Поэтому я поднял ладонь, прерывая рассказ Пиявки, и снова повернулся к капитану:
— Есть ещё один вариант. В этом секторе есть ещё одна база, и от нас до неё лететь меньше суток. Если дадим форсажа, то вообще в десять часов уложимся. Там точно будет «иммуноза», это я гарантирую. Но добыть её будет непросто… И это я тоже гарантирую.
— Что за база? — нахмурился капитан. — Я почему-то ничего не знаю ни о какой другой базе, кроме «Левиафана» в этих краях.
— А это потому, что вам и не положено знать, — вздохнул я. — Это засекреченная структура, о существовании которой знает, наверное, пара тысяч человек на весь космос… Сейчас, может, больше.
— Так что за база, не томи!
— Называется «Василиск тридцать три», — насилу вспомнив название, ответил я. — И это малая перевалочная военная база Администрации.
Глава 15
«Малая перевалочная база» — это, по сути, небольшая станция, всего на полсотни человек постоянного экипажа. Она существует для того, чтобы боевые корабли Администрации, несущие в секторе дежурство, имели возможность где-то пополнить запасы, если вдруг произойдёт что-то непредвиденное. Или наоборот — предвиденное. Если, например, понадобится гнаться за нарушителем, после чего он будет взят на абордаж, то его доставят к этой самой перевалочной базе, откуда уже потом его заберут куда надо. А корабль в это время продолжит своё дежурство, не отвлекаясь на такие мелочи, как дальнейшее конвоирование.

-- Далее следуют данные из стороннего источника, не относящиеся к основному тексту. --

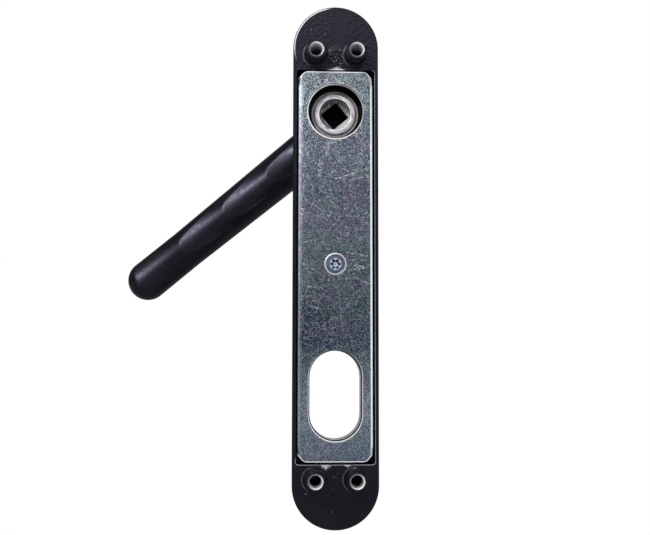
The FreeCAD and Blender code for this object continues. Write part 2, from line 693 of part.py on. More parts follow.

Конечно, подобные структуры были совершенно секретными (кроме тех, которые невозможно было скрыть из-за их расположения в местах с высоким уровнем трафика), потому что они были довольно уязвимы. Являясь, по сути, просто большими складами, набитыми всем подряд, что только может понадобиться кораблю в рейде, перевалочные базы чаще всего имели довольно слабую защиту. Их защита базировалась на секретности.